▸ Written problem
Gather the lines that hold the string "scene".

▸ Provided records
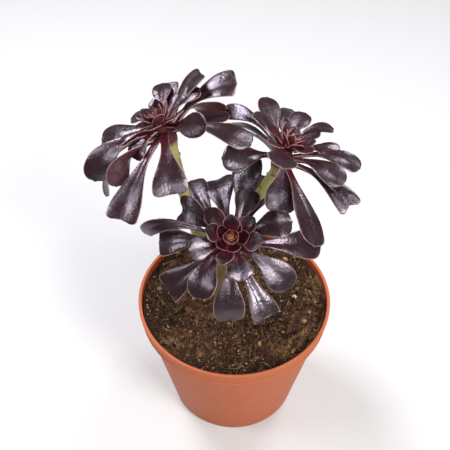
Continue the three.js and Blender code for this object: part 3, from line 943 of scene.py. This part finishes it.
def stem_tubes():
    """The trunk, and for each rosette its branch and the thick crown that holds the leaves."""
    parts = [tube(TRUNK_ROUTE, [TRUNK_RADIUS + 0.6, TRUNK_RADIUS, TRUNK_RADIUS - 0.8])]
    for rosette in ROSETTES:
        parts.append(tube(branch_route(rosette), [BRANCH_RADIUS + 0.8, BRANCH_RADIUS]))
        base, basis = crown_frame(rosette)
        crown = [base + basis[:, 2] * height for height in (-9, -3, CROWN_HEIGHT)]
        parts.append(tube(crown, [BRANCH_RADIUS, CROWN_RADIUS, CROWN_RADIUS - 0.6]))
    return parts


def make_stem(rng):
    points, faces, first = [], [], 0
    for part_points, part_faces in stem_tubes():
        faces += renumbered(part_faces, first)
        points.append(part_points)
        first += len(part_points)
    bark = new_material("stem_bark", stem_skin, 0.4)
    stem = new_object("stem_body", np.concatenate(points), faces, [bark])
    remesh = stem.modifiers.new("join", "REMESH")
    remesh.mode = "VOXEL"
    remesh.voxel_size = 0.6 * MM
    remesh.use_smooth_shade = True
    relax = stem.modifiers.new("relax", "SMOOTH")
    relax.iterations = 6
    relax.factor = 0.5
    apply_modifiers(stem)
    smooth_faces(stem.data)
    mark_crowns(stem.data)
    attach(stem, "root")
    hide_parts("branched_stem")
    make_scars(rng)


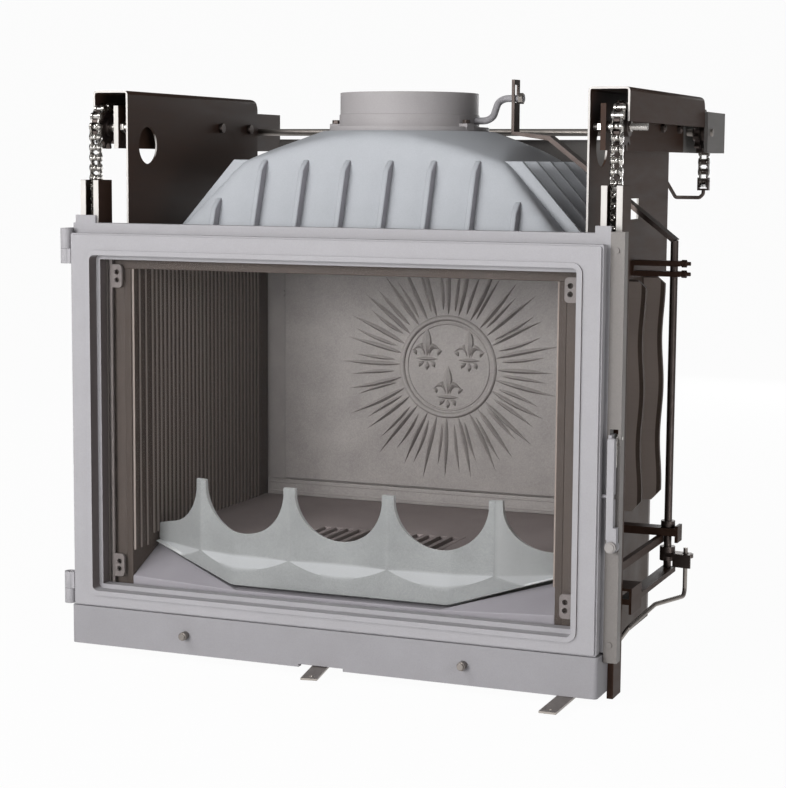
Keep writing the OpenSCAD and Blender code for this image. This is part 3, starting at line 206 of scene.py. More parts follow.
def bare_steel(name, dark, light, rough, mark=0.0012):
    """Bare metal with the marks of its making and a cloudy tarnish. Marks of a tool are some tenths of a
    millimetre apart, too fine to show, so they are drawn as coarse as the eye can just see."""
    cloud = 0.0167
    material, tree, output, place = blank(name)
    clouds = joined(tree, "ShaderNodeTexNoise", {"Vector": place, "Scale": 1 / cloud, "Detail": 4.0})
    marks = joined(tree, "ShaderNodeTexNoise",
                   {"Vector": place, "Scale": 1 / mark, "Detail": 2.0, "Roughness": 0.7})
    colour = joined(tree, "ShaderNodeMix",
                    {"Factor": clouds.outputs["Fac"], 6: linear(dark), 7: linear(light)},
                    data_type="RGBA")
    shine = joined(tree, "ShaderNodeMapRange",
                   {"Value": marks.outputs["Fac"], "To Min": rough - 0.1, "To Max": rough + 0.15})
    bump = joined(tree, "ShaderNodeBump",
                  {"Height": marks.outputs["Fac"], "Strength": 0.15, "Distance": 0.00008})
    body = joined(tree, "ShaderNodeBsdfPrincipled",
                  {"Base Color": colour.outputs[2], "Metallic": 1.0, "Roughness": shine.outputs[0],
                   "Normal": bump.outputs["Normal"]})
    tree.links.new(body.outputs[0], output.inputs[0])
    return material


# Folded sheet under thin paint looks almost black, with a hint of brown and a soft satin.
brown_sheet = dark_sheet("brown painted sheet steel")
finish(brown_sheet, "base_pan")
# Stove paint hides the iron under an even, slightly rough grey that does not shine.
plinth_paint = sand_casting("silver stove paint on the plinth", "#8D8B8E", "#98969A", grain=0.0014)
finish(plinth_paint, "plinth")
# Paint on pressed steel is finer and glossier than on a casting.
tray_paint = sand_casting("black paint on pressed steel", "#3B3432", "#4A423F", rough=0.5, grain=0.0012)
finish(tray_paint, "ash_pan")
# Turned studs that have gone dull give a broad, weak glint.
stud_steel = bare_steel("dull turned steel", "#6E6864", "#97918C", rough=0.42)
finish(stud_steel, "plinth_studs")
soften(0.0008, "base_pan", "plinth_studs", "ash_pan")
soften(0.0016, "plinth")

# Hearth floor, grate and sill: the floor is a dark slab with a loose grate, and the sill a pale casting
# that climbs to the walls. All are sand cast iron, the sill with a lilac cast from its thin grey coat.

# Bare cast iron that has been used is matt and coarse, a red-grey that is dark in the firebox's shade.
floor_iron = sand_casting("bare dark iron of the hearth floor", "#978B89", "#ACA09F", rough=0.7,
                          grain=0.0024)
finish(floor_iron, "hearth_floor", "grate")
# A thin coat over iron keeps the sand's skin, and looks lilac beside the greener guard.
sill_iron = sand_casting("thin grey coat on the iron sill", "#9C989F", "#AAA6AC")
finish(sill_iron, "front_sill")
soften(0.0012, "hearth_floor", "front_sill")

# Log guard: a scalloped iron casting that stands on the sill and keeps the logs off the glass. Each bay
# is a shallow niche between two ridges, with a sloping shelf at its foot, over a plain skirt that leans
# on the walls by two wings. It is bare new iron, with painted light on its upward faces and right flanks.

guard_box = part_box("log_guard")
bay = 0.162
prong = 0.019
prong_top = guard_box[1].z
scallop_low = 0.1915
shelf_top = 0.158
niche_depth = 0.0135
shelf_fall = 1.45
skirt_bend = 0.178
skirt_foot = 0.107
skirt_end = guard_box[1].x
wing_foot = 0.152
guard_front = guard_box[0].y
wing_back = 0.058
guard_depth = 0.0165
foot_gap = 0.0065
foot_fade = 0.05
ridge_half = 0.0012
ridge_foot = 0.005
last_scallop = 2 * bay - 0.012
wing_rise, wing_fall = 0.0015, 0.0065
prong_taper = 0.006
least_step = 0.001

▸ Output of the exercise
Continue the three.js and Blender code for this object: part 3, from line 943 of scene.py. This part finishes it.
Keep writing the OpenSCAD and Blender code for this image. This is part 3, starting at line 206 of scene.py. More parts follow.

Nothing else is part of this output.